Wednesday 16 May 2007

"Bursting Chinese Bubble" - a contagion effect?

There have been many articles written on the ineviatable crash in the Chinese stock market.

In yesterday's FT there was a letter that I repost here. I have to say that I disagee with the writer of this letter.

I have highlighted in bold the areas of disagreement.

For one, as we saw with the 9% fall in the Shanghai market earlier this year, there appeared to be a knock on effect. However, after looking at this more closely Shanghai was merely a trigger that led investors and institutions to look more closely at US market fundamentals.

As was pointed out then, the Chinese market is still tiny by any measure. It is still relatively closed and is being fueled by local retail investors (with millions of retail accounts being opened this year alone).

In the UK there are numerous China based companies listed on AIM and the main market (see my previous post on this Shanghai 2006-2007 vrs Nasdaq 2000-2001). What is clear is that these stocks have not seen anything like the rises seen in China (if any). This will also hold for Chinese stocks listed in Hong Kong and elsewhere. If one examines the PE of this other shares they are on entirely reasonable ratings (as are the rest of Asian stock markets).

(Aside - the recent news that China "Investment from China" now allows overseas share buying boosted other Asian stock markets that now expect a wave of Chinese money to flood in). This may take pressure of the A share markets in the short term and could, long term, lead to a contagion effect. However, for the moment this is not a worry.

It is the relatively restricted Chinese stocks are the exception. Whilst a crash is inevitable there is no reason to suggest that the fallout will be globally or even regionall widespread.

The letter below misses the point - Hong Kong is NOT sure to follow. Investors ARE able to distinguish between China and other emerging markets. The Chinese bubble will cause pain to the "last suckers in" but investors in blue chip firms in the New York and London can rest easy. The resticted nature of the Chinese market ensures this.

The coming crash in Chinese stocks

Sir, Six years ago, according to an article in the FT, Wu Jinlian, an economist with the State Council Development and Research Centre, described the Chinese market as worse than a casino. Not much has changed. The lack of transparency, corporate governance, free press and property rights has divorced the Chinese market from any economic reality. As Cheng Siwei, a senior member of the National People's Congress, pointed out, only 30 per cent of the more than 1,300 listed companies had investment value. In relationship-based systems such as China's, "truthiness" has been mistaken for the truth of a rule-based market.

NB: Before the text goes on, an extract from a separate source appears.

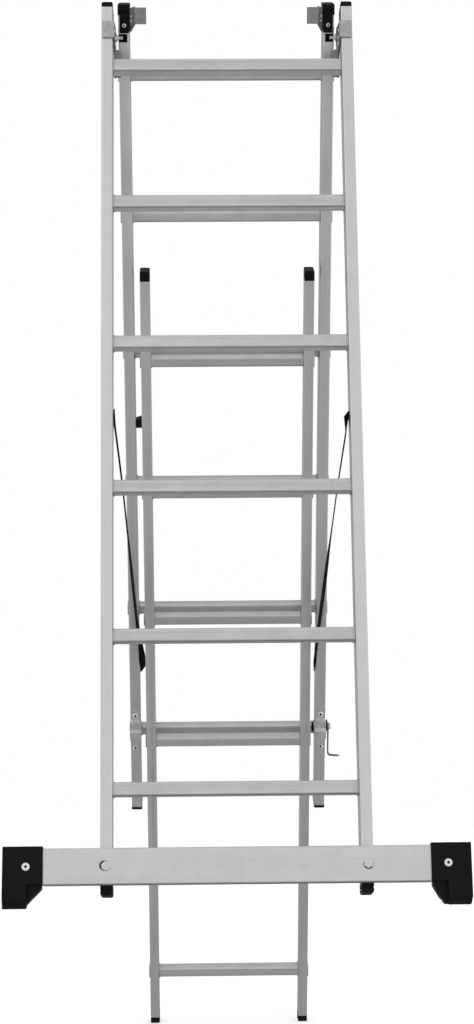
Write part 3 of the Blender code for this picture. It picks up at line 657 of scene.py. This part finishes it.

What has changed are the effects. In the past six years the Chinese economy has become a major factor in the world economy. When a bubble bursts in China, it will not stay in China. If the government decides to support the market, it fortunately has the cash. Unfortunately, it is in US Treasury bills. If there is no intervention, the debris from a crash will unsettle a rising Chinese middle class and their political apathy.

Where Shanghai goes, Hong Kong is sure to follow. It is doubtful that investors will make a distinction between China and the rest of the emerging markets, so undoubtedly several more will fall. The problem in China is that the stock market is not the only bubble. Speculative bubbles also exist in property markets upon which much of Shanghai's economy depends. China's irrational exuberance has also been driving commodity prices around the world. These markets will be tested along with much of the financial engineering involved in private equity, hedge funds and credit derivatives. And pensioners in the US may wake up to discover that their interests are being determined in a Beijing court presided over by a retired Peoples Liberation Army major.

The collapse of the Chinese stock market is not a question of if, only when. The real question will be how many dominoes it will take with it.